The local tribunal of Toulon heard yesterday how two locals on the Ile de Levant, just off the French Riviera, were given a warning and fined by police for indecent exposure in August 2010, according to le Parisien.
Berthy Vaillant, co-owner of the local bazaar, was fined by police for being naked on the terrace of his shop.
Authorities claimed he was breaking a 1978 local law forbidding nakedness in a public establishment, such as a shop.
A client in the shop also received a fine after refusing to get dressed when asked to do so by the police, Var-Matin reported.
The village of Héliopolis on Ile de Levant, one of several islands which make up the Iles d’Hyeres, has long been established as a naturist commune.
The tourist information website even promotes the area as “ideally situated” to “practice naturism all year long.”
“This is an unjust and absurd fine, it’s ridiculous that in the birthplace of French naturism someone can be warned by the authorities for being naked!” said Mr Valliant, who claims to be the victim of non-naturist newcomers to the island.
“If we respected this local law, there would be no more naturism on the island! And the tourists come here for that. If we tell them to put on a bathing suit to go to the swimming pool, they’ll just go elsewhere.

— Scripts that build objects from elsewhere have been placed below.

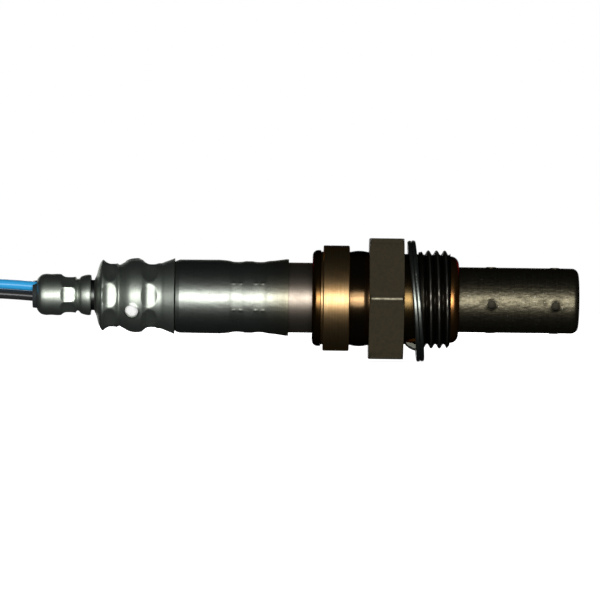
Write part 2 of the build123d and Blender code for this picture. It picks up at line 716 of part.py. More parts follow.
with BuildPart() as main_casing:
    with BuildSketch(Plane.XZ):
        sheet_section(casing_outer, casing_inner, Polyline)
    revolve(axis=Axis.X)
    for angle in even_angles(CRIMP_SIDES):
        with Locations(outward_plane(flats_middle, angle, CASING_FLATS / 2)):
            above = (Align.CENTER, Align.CENTER, Align.MIN)
            Box(flats_length, CASING_FLATS, CASING_FLATS, align=above, mode=Mode.SUBTRACT)
    for crimp_x, crimp_flats in CASING_CRIMPS:
        press_crimps(crimp_x, crimp_flats, CASING_ROLLER)
    for angle in VENT_ANGLES:
        with Locations(outward_plane(VENT_X, angle, UPPER_RADIUS)):
            Cylinder(INNER_VENT / 2, PUNCH_WALLS * CASING_WALL, mode=Mode.SUBTRACT)

# Filter cover: domed end, vent bulge with three holes, two crimped grooves, belled end
cover_inner = shifted(COVER_OUTLINE, COVER_WALL)
for crimp_x, crimp_flats in COVER_CRIMPS:
    crimp_span = band(crimp_x, COVER_CRIMP_HALF)
    cover_inner = kept_under(cover_inner, crimp_span, crimp_flats / 2 - COVER_WALL)
bulge_radius = max(r for x, r in COVER_OUTLINE if abs(x - VENT_X) < VENT_HOLE)
with BuildPart() as filter_cover:
    with BuildSketch(Plane.XZ):
        sheet_section(COVER_OUTLINE, cover_inner, Spline)
    revolve(axis=Axis.X)
    for crimp_x, crimp_flats in COVER_CRIMPS:
        press_crimps(crimp_x, crimp_flats, COVER_ROLLER)
    for angle in VENT_ANGLES:
        raised_hole(VENT_X, angle, bulge_radius, COVER_WALL, VENT_HOLE)

# White filter: fills the space between the cover and the casing's upper part
with BuildPart() as vent_filter:
    filter_outer = shifted(cover_inner, FILTER_GAP)
    filter_outer = [p for p in filter_outer if FILTER_SPAN[0] < p[0] < FILTER_SPAN[1]]
    filter_inner = [(x, UPPER_RADIUS + FIT_GAP) for x, _ in filter_outer]
    with BuildSketch(Plane.XZ):
        sheet_section(filter_outer, filter_inner, Polyline)
    revolve(axis=Axis.X)

# Crimped sleeve at the wire end, and the rubber bung in it
cap_inner = shifted(CAP_OUTLINE, CAP_WALL)
cap_crimp_span = band(CAP_CRIMP[0], CAP_CRIMP_HALF)
cap_inner = kept_under(cap_inner, cap_crimp_span, CAP_CRIMP[1] / 2 - CAP_WALL)
with BuildPart() as grommet_cap:
    with BuildSketch(Plane.XZ):
        sheet_section(CAP_OUTLINE, cap_inner, Spline)
    revolve(axis=Axis.X)
    press_crimps(*CAP_CRIMP, CAP_ROLLER)


def lead_route(side, level):
    """The points of one lead, which keeps its place beside the others through the bends."""
    points = []
    for place, (x, z, spread) in enumerate(LEAD_STATIONS):
        x_before, z_before, _ = LEAD_STATIONS[max(place - 1, 0)]
        x_after, z_after, _ = LEAD_STATIONS[min(place + 1, len(LEAD_STATIONS) - 1)]
        slope_before = atan2(z_before - z, x_before - x) if place else 0
        slope_after = atan2(z - z_after, x - x_after) if x > LOOM_START_X else 0
        slope = (slope_before + slope_after) / 2
        reach = level * spread / cos((slope_after - slope_before) / 2)
        points.append((x - sin(slope) * reach, side * spread, z + cos(slope) * reach))
    return points


def bend_radii(points):
    """The radius of each bend: as large as its two runs allow."""
    radii = []
    for before, at, after in zip(points, points[1:], points[2:]):
        run_in = Vector(*at) - Vector(*before)
        run_out = Vector(*after) - Vector(*at)
        half_turn = radians(run_in.get_angle(run_out)) / 2
        shorter = min(run_in.length, run_out.length)
        radii.append(BEND_SHARE * shorter / tan(half_turn))
    return radii


def flexible_tube(points, radius):
    """A round solid along straight runs and the arcs between them."""
    radii = bend_radii(points)
    with BuildPart() as tube:
        with BuildLine() as path:
            FilletPolyline(*points, radius=radii)
        with BuildSketch(Plane(origin=path.line @ 0, z_dir=path.line % 0)) as section:
            Circle(radius)
        sweep()
    length = sum(edge.length for edge in path.edges())
    share = tube.part.volume / (section.sketch.area * length)
    print("bend radii", [round(r, 1) for r in radii], "length", round(length, 1))
    print("volume over section times length", round(share, 4))
    return tube.part


# Rubber bung, with a hole for each lead
with BuildPart() as grommet:
    bung_outer = shifted(cap_inner, FIT_GAP)
    bung_outer = [p for p in bung_outer[1:] if p[0] < BUNG_FRONT_X]
    mouth_x = CAP_OUTLINE[0][0]
    with BuildSketch(Plane.XZ):
        with BuildLine():
            Polyline(
                (mouth_x - BUNG_DOME, 0),
                (mouth_x - BUNG_DOME, BUNG_TIP_RADIUS),
                (mouth_x, cap_inner[0][1] - FIT_GAP),
                (cap_inner[0][0], cap_inner[0][1] - FIT_GAP),
                *bung_outer,
                (bung_outer[-1][0], 0),
                (mouth_x - BUNG_DOME, 0),
            )
        make_face()
    revolve(axis=Axis.X)
    for side, level in LEADS.values():
        points = lead_route(side, level)
        with BuildLine() as hole_path:
            FilletPolyline(*points, radius=bend_radii(points))
        with BuildSketch(Plane(origin=hole_path.line @ 0, z_dir=hole_path.line % 0)):
            Circle(LEAD_RADIUS + LEAD_HOLE_GAP)
        sweep(path=hole_path.line, mode=Mode.SUBTRACT)

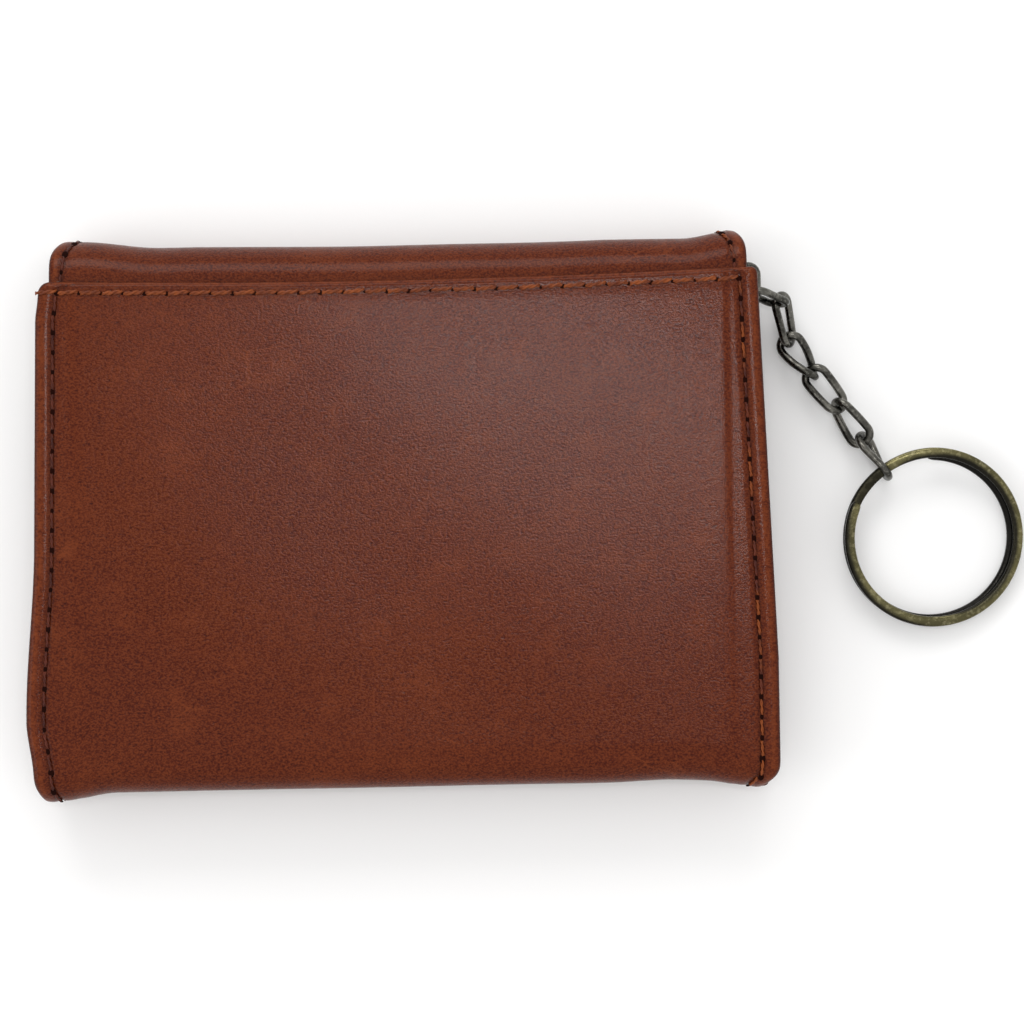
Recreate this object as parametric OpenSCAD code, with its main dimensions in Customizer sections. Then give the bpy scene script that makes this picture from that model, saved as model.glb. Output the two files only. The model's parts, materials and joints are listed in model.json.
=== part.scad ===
// Trifold leather wallet with a zipped coin pocket and a key ring on a short chain.
// The closed wallet lies on its front flap. X is the width, Y runs from fold to fold,
// Z is up through the layers, and the origin is on the flap's outer face.

/* [Closed size] */
// Width at the lower edge, where the wallet is widest
wallet_w = 102.6; // [100:0.2:108]
// Width of the back pocket at its hem
hem_w = 99.6; // [98:0.2:100]
// Height of the closed wallet, from fold to fold
wallet_h = 75.6; // [74:0.2:84]
// Width of the spine strip and of the flap
flap_w = 95; // [92:0.5:96]

/* [Leather and lining] */
// Thickness of the outer leather
leather_t = 1.2; // [1:0.1:1.3]
// Thickness of the back pocket, which is leather and its turned lining
pocket_t = 1.4; // [1.2:0.1:1.5]
// Thickness of each thin card pocket and of the note divider
card_t = 0.7; // [0.6:0.05:0.8]
// Thickness of the flap's stiffening board
board_t = 0.4; // [0.3:0.1:0.5]
// Thickness of the flap's lining
flap_lining_t = 0.6; // [0.5:0.1:0.7]
// Thickness of the note pocket's lining
note_lining_t = 0.5; // [0.4:0.1:0.6]
// Free height inside the coin pocket
coin_gap = 1.9; // [1.9:0.1:2.2]

/* [Panels] */
// Height of the back pocket's hem above the middle
hem_y = 32.7; // [31.5:0.1:33]
// Top edge of the lowest, middle and uppermost card pocket
card_tops = [2, 11, 20]; // [-5:1:22]
// Free edge of the flap
flap_tip_y = -30; // [-31:0.5:-28]
// Free edge of the coin pocket's two walls
coin_tip_y = 1.7; // [0:0.1:2]
// Place of the press stud
snap_y = -20.4; // [-20.6:0.1:-20.2]

/* [Stitching] */
// Radius of the thread
thread_r = 0.3; // [0.2:0.05:0.35]
// Distance from stitch to stitch along the hem
hem_pitch = 3.2; // [2.8:0.1:3.6]
// Distance from stitch to stitch along the sides
side_pitch = 2.8; // [2.6:0.1:3.4]
// Distance from a leather edge to its seam
seam_inset = 2.7; // [2.2:0.1:3]

/* [Chain and ring] */
// Wire diameter of a chain link
link_wire = 1.1; // [1:0.05:1.15]
// Outer length of a chain link
link_l = 8.1; // [8:0.1:8.4]
// Outer width of a chain link
link_w = 4.2; // [4.1:0.1:4.6]
// Outer width of the last link, which holds both turns of the split ring
end_link_w = 5.4; // [5.4:0.1:5.6]
// Outer diameter of the split ring
ring_d = 25.4; // [24:0.2:28]
// Radial width of the split ring's wire
ring_band = 1.85; // [1.7:0.05:1.85]
// Height of one turn of the split ring's wire
turn_h = 1; // [0.9:0.05:1]

/* [Hidden] */
$fn = 48;

brown = [0.42, 0.24, 0.17];
dark_brown = [0.33, 0.18, 0.12];
tan = [0.55, 0.36, 0.24];
rust = [0.62, 0.27, 0.12];
gunmetal = [0.25, 0.24, 0.23];
brass = [0.52, 0.43, 0.24];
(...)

“They’re making a mountain out of a molehill… I have even spoken to the local mayor about it, and do you know what he said? 'Aren't there more serious things to worry about that someone seeing my buttocks?'"
The local authority’s lawyer, Henri-Pierre Vergneau, said: “the town is within its rights to enforce local laws through administrative police, to avoid, among other things, parents with children coming across naked people in public areas.”
The local tribunal is expected to make its decision in the next month. If they decide in favour of the local authorities, Mr Valliant and his customer will be made to pay a €38 fine each.